Mining Weekly - Uranium market to stay tight until 2012, maybe beyond - Rio Tinto By: Matthew Hill published: 22 May 07 - 10:50  

The global uranium market was expected to remain tight for at least another five years, and maybe more, diversified mining giant Rio Tinto said on Monday. “The market is likely to be tight to 2012, and potentially beyond,” Rio Tinto energy CE Preston Chiaro said in a presentation posted to the company’s website, citing the World Nuclear Association.

This was as companies scrambled to find uranium resources and bring them into production, in order to take advantage of the record spot prices that the nuclear fuel was fetching. The uranium spot price reached $120/lb in May, many times higher than the average spot price in 2004 of less than $20/lb.

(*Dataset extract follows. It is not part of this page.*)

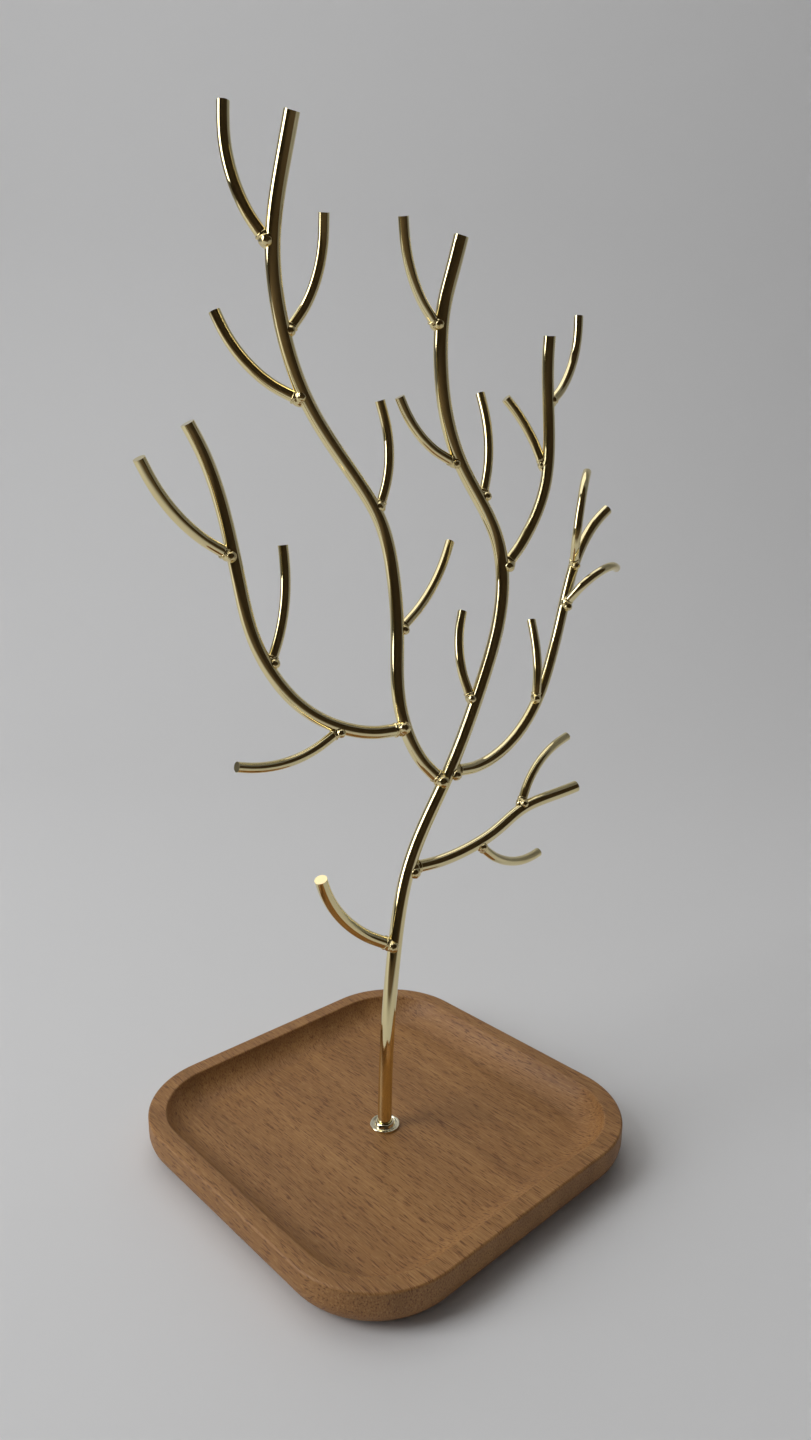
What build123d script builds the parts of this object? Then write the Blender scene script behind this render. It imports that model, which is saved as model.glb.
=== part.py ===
"""Jewellery tree: plated steel rods welded into a tree, held on a hollowed beech tray by one screw.

Millimetres, +Z up. The origin is the centre of the tray's underside, with the tray's sides
along X and Y. The grain of the wood runs along X.
"""

import math
import os

from build123d import *

# Tray
TRAY_SIDE = 150.0  # square tray, side to side
TRAY_HEIGHT = 15.0
TRAY_CORNER_RADIUS = 34.7  # corners seen from above
TRAY_FOOT_ROUND = 8.8  # large rounding under the outer side
RIM_WIDTH = 6.8
RIM_ROUND = 0.9  # worn edges of the rim
HOLLOW_DEPTH = 8.5
HOLLOW_DRAFT = 26.0  # degrees that the hollow's wall leans outwards
HOLLOW_COVE = 12.5  # rounding between the hollow's wall and its floor

# Rods: solid round steel, each one thinner than the rod that it is welded to
STEM_DIAMETER = 5.5
SIDE_STEM_DIAMETER = 5.3
SIDE_BRANCH_DIAMETER = 5.1
BRANCH_DIAMETER = 4.8
LONG_TWIG_DIAMETER = 4.3
TWIG_DIAMETER = 3.8
ROD_END_EASE = 0.35  # eased edge of a cut end
BEAD_SWELL = 1.16  # weld bead's diameter as a share of its rod's
COPE_REACH = 2.5  # carrier's length on each side of a weld, in its diameters

# Collar: a dished washer with a cup that centres the trunk
COLLAR_DIAMETER = 11.6
COLLAR_WEB = 1.0  # thickness under the trunk's end
COLLAR_RIM = 0.9  # thickness of the flange at its edge
CUP_WALL = 0.9
CUP_HEIGHT = 2.2  # from the floor of the hollow to the top of the cup
FLANGE_DISH = 0.35  # how far the flange sinks between its edge and the cup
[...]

Gold majors in South Africa were eyeing opportunities in their yellowcake-containing slimes dams and mine dumps, with AngloGold Ashanti, Gold Fields and Harmony all discussing their uranium plans in the March quarter results announcements.

Meanwhile, on Monday, Canada-based Uranium One said that it was moving closer to yellowcake production at its Dominion mine in South Africa.

Chiaro said that Rio Tinto was busy with a project to extend the life-of-mine at its Rossing uranium mine, in Namibia, which began production in 1976. The extension cost a total of $112-million, and further extension potential was also being investigated. Rossing currently produces some 3 500 t of U3O8.